De acordo com a mídia local, que teve acesso ao despacho do órgão, a decisão foi acatada por 8 votos a 2 e põe fim a uma carreira parlamentar ininterrupta de três décadas da socióloga. Allende foi a primeira mulher a presidir o Senado no país.

Segundo o jornal espanhol El País, entre os juízes favoráveis à destituição estão duas ministras nomeadas pelo presidente Boric em 2022. A medida entrará em vigor assim que ela e sua legenda, o Partido Socialista (PS), forem oficialmente notificados.

“A memória do presidente Allende permanecerá intacta. A decisão judicial não a mancha. Hoje não haverá museu, mas ainda haverá ruas e praças com seu nome em todo o Chile e no mundo, bem como seu legado político e o carinho de milhões de compatriotas”, disse a socióloga em um comunicado.

“Em meus mais de 30 anos como servidora pública, nunca usei meu cargo para ganho pessoal e sempre respeitei a Constituição e a lei”, acrescentou Allende, ressaltando que a família agiu de “boa fé”.

Segundo ela, todas as indicações legais para a venda da residência foram seguidas, e a transação nunca se concretizou. “Nunca recebemos nenhum dinheiro por um projeto que não prosperou”, afirmou.

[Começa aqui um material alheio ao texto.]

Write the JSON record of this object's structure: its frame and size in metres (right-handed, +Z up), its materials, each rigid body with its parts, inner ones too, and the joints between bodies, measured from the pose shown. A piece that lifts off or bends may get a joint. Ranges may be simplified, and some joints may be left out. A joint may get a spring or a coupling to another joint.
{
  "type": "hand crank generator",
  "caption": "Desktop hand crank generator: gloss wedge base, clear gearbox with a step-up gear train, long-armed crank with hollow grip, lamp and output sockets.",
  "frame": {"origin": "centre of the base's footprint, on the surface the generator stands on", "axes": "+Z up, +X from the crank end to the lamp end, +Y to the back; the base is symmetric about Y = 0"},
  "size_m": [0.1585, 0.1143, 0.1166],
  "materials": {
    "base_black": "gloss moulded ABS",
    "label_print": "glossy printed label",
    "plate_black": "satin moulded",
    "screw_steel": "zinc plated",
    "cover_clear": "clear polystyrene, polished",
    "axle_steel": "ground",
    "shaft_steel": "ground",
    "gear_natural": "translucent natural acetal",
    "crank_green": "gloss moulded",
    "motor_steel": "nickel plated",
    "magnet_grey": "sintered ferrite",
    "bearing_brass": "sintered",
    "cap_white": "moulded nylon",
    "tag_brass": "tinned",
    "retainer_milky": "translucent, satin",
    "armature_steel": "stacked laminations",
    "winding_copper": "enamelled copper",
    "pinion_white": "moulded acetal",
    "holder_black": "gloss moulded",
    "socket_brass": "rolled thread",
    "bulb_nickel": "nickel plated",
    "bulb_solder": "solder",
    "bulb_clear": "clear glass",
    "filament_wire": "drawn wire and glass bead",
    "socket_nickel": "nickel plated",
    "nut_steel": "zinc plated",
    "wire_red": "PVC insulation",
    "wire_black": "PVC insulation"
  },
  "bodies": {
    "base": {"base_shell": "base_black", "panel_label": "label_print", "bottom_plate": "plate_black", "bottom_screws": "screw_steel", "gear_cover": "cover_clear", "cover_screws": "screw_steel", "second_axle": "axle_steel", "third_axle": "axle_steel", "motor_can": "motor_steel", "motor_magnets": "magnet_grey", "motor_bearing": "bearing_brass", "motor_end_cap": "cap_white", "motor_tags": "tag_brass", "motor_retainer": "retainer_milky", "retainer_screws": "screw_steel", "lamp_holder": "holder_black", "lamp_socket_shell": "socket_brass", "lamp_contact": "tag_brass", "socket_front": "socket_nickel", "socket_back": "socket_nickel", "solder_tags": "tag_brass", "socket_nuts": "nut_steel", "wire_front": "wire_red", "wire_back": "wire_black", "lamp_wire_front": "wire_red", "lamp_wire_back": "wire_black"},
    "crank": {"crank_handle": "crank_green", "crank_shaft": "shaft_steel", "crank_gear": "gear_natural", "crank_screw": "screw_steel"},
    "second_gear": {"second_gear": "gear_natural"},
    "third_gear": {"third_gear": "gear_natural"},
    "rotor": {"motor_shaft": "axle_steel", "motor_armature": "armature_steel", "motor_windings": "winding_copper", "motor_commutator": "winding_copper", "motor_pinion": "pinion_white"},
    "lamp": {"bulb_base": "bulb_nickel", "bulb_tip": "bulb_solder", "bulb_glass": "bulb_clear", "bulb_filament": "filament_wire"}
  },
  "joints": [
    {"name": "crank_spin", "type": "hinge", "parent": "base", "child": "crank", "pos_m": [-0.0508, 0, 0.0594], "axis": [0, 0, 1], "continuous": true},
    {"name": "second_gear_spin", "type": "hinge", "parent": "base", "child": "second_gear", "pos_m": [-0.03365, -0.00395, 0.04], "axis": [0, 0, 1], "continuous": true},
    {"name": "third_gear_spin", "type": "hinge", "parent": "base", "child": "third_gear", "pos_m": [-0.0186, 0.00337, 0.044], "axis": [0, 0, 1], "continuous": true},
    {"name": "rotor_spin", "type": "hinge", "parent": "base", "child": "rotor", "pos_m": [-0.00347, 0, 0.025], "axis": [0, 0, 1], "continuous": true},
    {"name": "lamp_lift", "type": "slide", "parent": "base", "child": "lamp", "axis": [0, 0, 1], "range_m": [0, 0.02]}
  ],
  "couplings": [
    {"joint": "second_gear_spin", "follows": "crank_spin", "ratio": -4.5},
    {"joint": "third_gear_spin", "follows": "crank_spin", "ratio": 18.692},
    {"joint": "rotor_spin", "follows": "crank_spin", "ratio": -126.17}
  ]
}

A senadora é considerada uma embaixadora de sua família, que se tornou símbolo de resistência contra a repressão militar enfrentada no país nos anos 1970 e 1980.

Ultradireita vitoriosa

A decisão foi tomada como uma vitória política pelo ultradireitista Partido Republicano meses antes da próxima eleição presidencial no país, marcada para novembro. A sigla encabeçou a petição ao lado de membros da coalizão Chile Vamos, que inclui a Renovação Nacional (RN) e a União Democrática Independente (UDI).

“Agradecemos pela resolução de aceitar nosso pedido de destituição da senadora Isabel Allende por ter cometido um delito constitucional (…) Parlamentares não podem firmar contratos com o Estado, e uma pessoa que está no cargo há mais de 30 anos não poderia deixar de estar ciente disso”, disse o presidente do Partido Republicano, Arturo Squella, em um comunicado à imprensa.

“Grave precedente”

A porta-voz do governo chileno, Aysén Etcheverry, disse que a decisão “abre um grave precedente”.

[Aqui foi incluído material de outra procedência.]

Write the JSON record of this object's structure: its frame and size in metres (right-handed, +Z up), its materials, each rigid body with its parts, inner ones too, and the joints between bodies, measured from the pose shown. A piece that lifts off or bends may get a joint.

“Como poder executivo, é claro que devemos respeitar as decisões do Tribunal Constitucional, mas não podemos deixar de lamentar”, disse.

“A senadora Isabel Allende representa uma trajetória política, profissional e pessoal de compromisso democrático que marcou profundamente a história de nosso país. Estamos convencidos de que ela e sua família agiram de boa fé”, acrescentou.